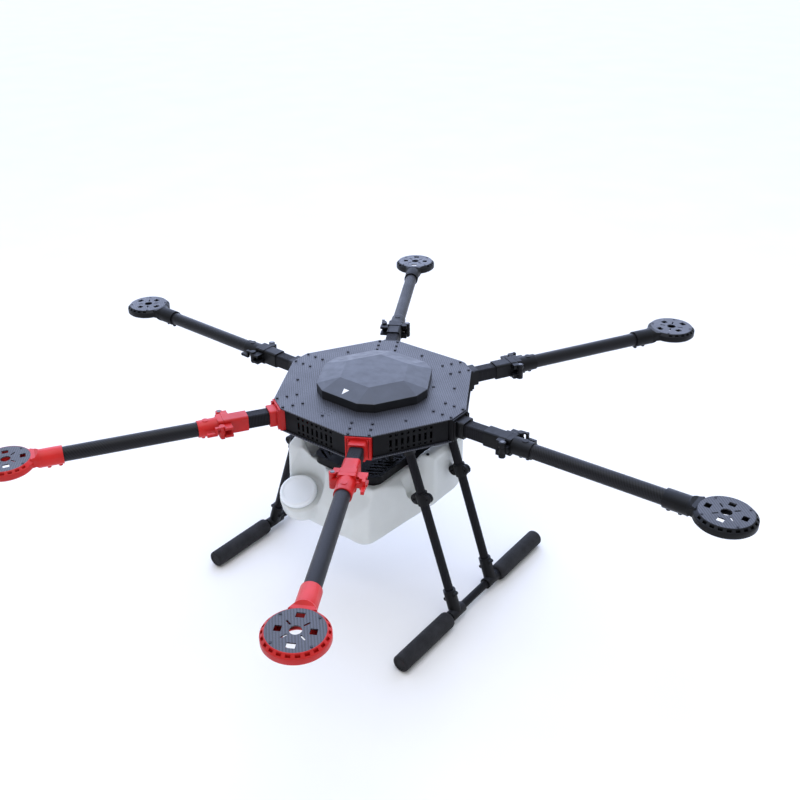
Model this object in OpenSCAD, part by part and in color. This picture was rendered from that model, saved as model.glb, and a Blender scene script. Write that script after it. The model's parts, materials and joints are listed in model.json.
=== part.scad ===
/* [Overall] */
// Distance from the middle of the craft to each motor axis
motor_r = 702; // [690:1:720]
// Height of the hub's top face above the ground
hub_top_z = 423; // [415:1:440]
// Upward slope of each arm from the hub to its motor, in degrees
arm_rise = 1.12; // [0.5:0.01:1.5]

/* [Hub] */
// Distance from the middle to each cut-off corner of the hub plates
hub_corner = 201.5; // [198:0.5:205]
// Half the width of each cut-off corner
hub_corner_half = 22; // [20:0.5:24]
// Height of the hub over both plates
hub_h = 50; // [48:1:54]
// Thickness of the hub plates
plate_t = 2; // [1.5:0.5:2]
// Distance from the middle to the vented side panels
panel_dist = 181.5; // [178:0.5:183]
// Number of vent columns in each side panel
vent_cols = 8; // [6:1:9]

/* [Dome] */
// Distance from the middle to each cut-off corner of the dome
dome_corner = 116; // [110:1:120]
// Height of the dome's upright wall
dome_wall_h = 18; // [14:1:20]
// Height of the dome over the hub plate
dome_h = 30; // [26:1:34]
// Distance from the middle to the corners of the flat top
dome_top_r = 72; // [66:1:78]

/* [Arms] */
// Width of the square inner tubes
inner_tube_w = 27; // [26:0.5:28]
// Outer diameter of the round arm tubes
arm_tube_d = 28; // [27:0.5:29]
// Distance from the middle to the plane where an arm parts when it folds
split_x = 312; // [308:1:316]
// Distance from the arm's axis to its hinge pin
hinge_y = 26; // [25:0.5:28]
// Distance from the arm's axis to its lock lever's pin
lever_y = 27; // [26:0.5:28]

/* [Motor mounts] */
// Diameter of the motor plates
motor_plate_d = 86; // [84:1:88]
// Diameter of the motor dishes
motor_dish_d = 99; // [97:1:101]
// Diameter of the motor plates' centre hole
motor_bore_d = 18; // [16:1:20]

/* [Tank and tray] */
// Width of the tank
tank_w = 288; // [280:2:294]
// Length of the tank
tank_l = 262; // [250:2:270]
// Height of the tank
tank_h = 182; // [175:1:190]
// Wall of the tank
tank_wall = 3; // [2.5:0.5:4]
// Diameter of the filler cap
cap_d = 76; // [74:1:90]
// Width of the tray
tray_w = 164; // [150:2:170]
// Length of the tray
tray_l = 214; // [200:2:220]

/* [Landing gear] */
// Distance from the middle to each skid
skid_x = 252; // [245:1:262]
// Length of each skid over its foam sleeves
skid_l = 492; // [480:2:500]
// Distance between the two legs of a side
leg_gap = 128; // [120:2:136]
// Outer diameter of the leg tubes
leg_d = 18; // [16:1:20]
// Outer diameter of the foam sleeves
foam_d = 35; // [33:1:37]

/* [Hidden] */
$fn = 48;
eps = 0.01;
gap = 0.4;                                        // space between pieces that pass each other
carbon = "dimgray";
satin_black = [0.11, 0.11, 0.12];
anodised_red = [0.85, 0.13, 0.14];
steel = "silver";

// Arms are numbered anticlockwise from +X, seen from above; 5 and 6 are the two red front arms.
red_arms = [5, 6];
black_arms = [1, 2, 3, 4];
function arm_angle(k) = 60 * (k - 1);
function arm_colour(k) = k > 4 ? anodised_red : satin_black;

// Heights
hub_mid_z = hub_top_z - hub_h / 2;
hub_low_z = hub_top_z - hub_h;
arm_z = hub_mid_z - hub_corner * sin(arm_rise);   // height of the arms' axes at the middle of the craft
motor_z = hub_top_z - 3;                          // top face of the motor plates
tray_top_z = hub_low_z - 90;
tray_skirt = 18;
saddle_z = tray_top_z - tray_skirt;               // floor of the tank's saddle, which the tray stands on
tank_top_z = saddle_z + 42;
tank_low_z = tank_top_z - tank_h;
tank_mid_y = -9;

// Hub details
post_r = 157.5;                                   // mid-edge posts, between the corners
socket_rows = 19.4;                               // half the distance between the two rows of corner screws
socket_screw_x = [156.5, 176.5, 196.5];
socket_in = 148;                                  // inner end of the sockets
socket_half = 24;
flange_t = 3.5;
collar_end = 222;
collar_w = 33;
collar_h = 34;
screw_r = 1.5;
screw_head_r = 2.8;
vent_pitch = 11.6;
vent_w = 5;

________

§ Set problem:
Return exactly, please, the lines of the material from the first one down to and including the line where "motor_bore_d = 18; // [16:1:20]" appears.

§ Final result:
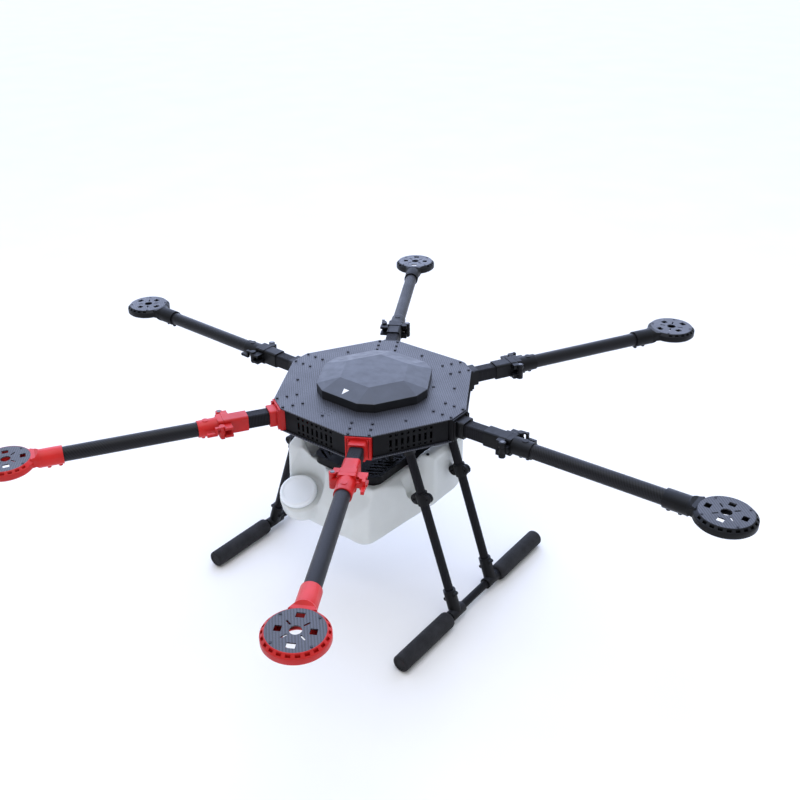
Model this object in OpenSCAD, part by part and in color. This picture was rendered from that model, saved as model.glb, and a Blender scene script. Write that script after it. The model's parts, materials and joints are listed in model.json.
=== part.scad ===
/* [Overall] */
// Distance from the middle of the craft to each motor axis
motor_r = 702; // [690:1:720]
// Height of the hub's top face above the ground
hub_top_z = 423; // [415:1:440]
// Upward slope of each arm from the hub to its motor, in degrees
arm_rise = 1.12; // [0.5:0.01:1.5]

/* [Hub] */
// Distance from the middle to each cut-off corner of the hub plates
hub_corner = 201.5; // [198:0.5:205]
// Half the width of each cut-off corner
hub_corner_half = 22; // [20:0.5:24]
// Height of the hub over both plates
hub_h = 50; // [48:1:54]
// Thickness of the hub plates
plate_t = 2; // [1.5:0.5:2]
// Distance from the middle to the vented side panels
panel_dist = 181.5; // [178:0.5:183]
// Number of vent columns in each side panel
vent_cols = 8; // [6:1:9]

/* [Dome] */
// Distance from the middle to each cut-off corner of the dome
dome_corner = 116; // [110:1:120]
// Height of the dome's upright wall
dome_wall_h = 18; // [14:1:20]
// Height of the dome over the hub plate
dome_h = 30; // [26:1:34]
// Distance from the middle to the corners of the flat top
dome_top_r = 72; // [66:1:78]

/* [Arms] */
// Width of the square inner tubes
inner_tube_w = 27; // [26:0.5:28]
// Outer diameter of the round arm tubes
arm_tube_d = 28; // [27:0.5:29]
// Distance from the middle to the plane where an arm parts when it folds
split_x = 312; // [308:1:316]
// Distance from the arm's axis to its hinge pin
hinge_y = 26; // [25:0.5:28]
// Distance from the arm's axis to its lock lever's pin
lever_y = 27; // [26:0.5:28]

/* [Motor mounts] */
// Diameter of the motor plates
motor_plate_d = 86; // [84:1:88]
// Diameter of the motor dishes
motor_dish_d = 99; // [97:1:101]
// Diameter of the motor plates' centre hole
motor_bore_d = 18; // [16:1:20]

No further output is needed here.